Congress clearly benefitted from leading India into Independence, but in due course squandered its credit with the nation by ignoring the local people, as Raghavendra’s analysis brings out well. It began to rule rather than to lead, presiding over an increasingly robust and self-righteous state that used violence of various kinds, not fairly negotiated settlements, to achieve its agenda. This was not a weak state, but had several weak leaders, since not everyone putting themselves forward to manage India—a truly gargantuan task—was up to the mark. The people of India as judges seem to have decided earlier that Congress lost its ‘Mandate of Heaven’, as Chinese legal culture calls this, justifying regime change.

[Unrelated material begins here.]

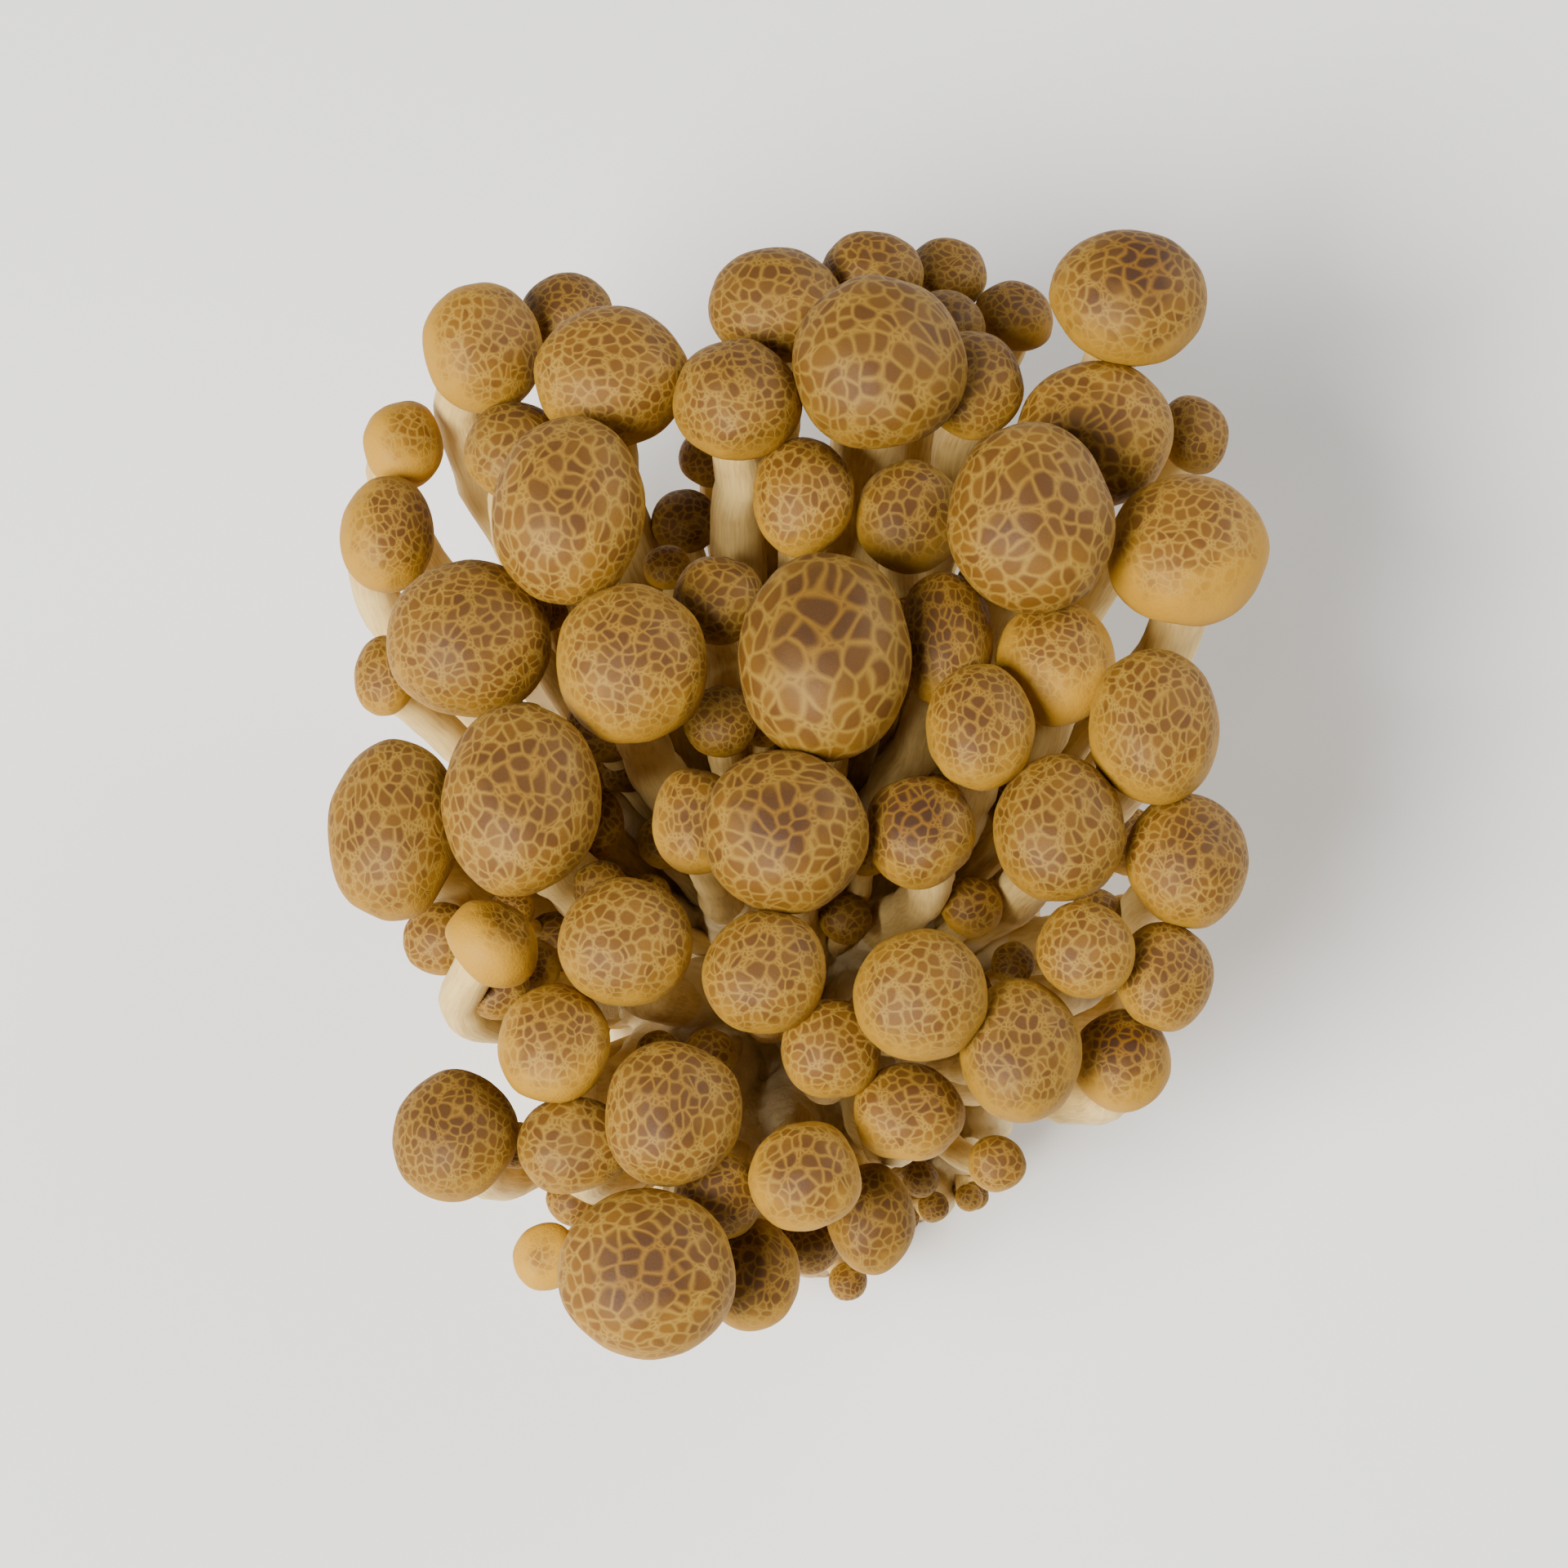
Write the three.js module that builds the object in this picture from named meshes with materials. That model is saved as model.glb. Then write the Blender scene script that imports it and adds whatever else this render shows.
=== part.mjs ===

If the BJP, too, fails to engage with local people in self-righteous moves to impose a centralised Hindu Rashtra, while just blaming Congress, as the thoughtful brief Afterword indicates, this risks anarchy (p. 257), as well as being booted out by a highly diverse electorate that is increasingly aware of the collective power of the ballot. Raghavendra rightly concludes that ‘the milieu needs to be politically quietened and cooled down’ (p. 263), but his recipes for educational reforms, in particular, seem far too idealistic, while advising a strong state, whether Hindu or not, appears completely misguided.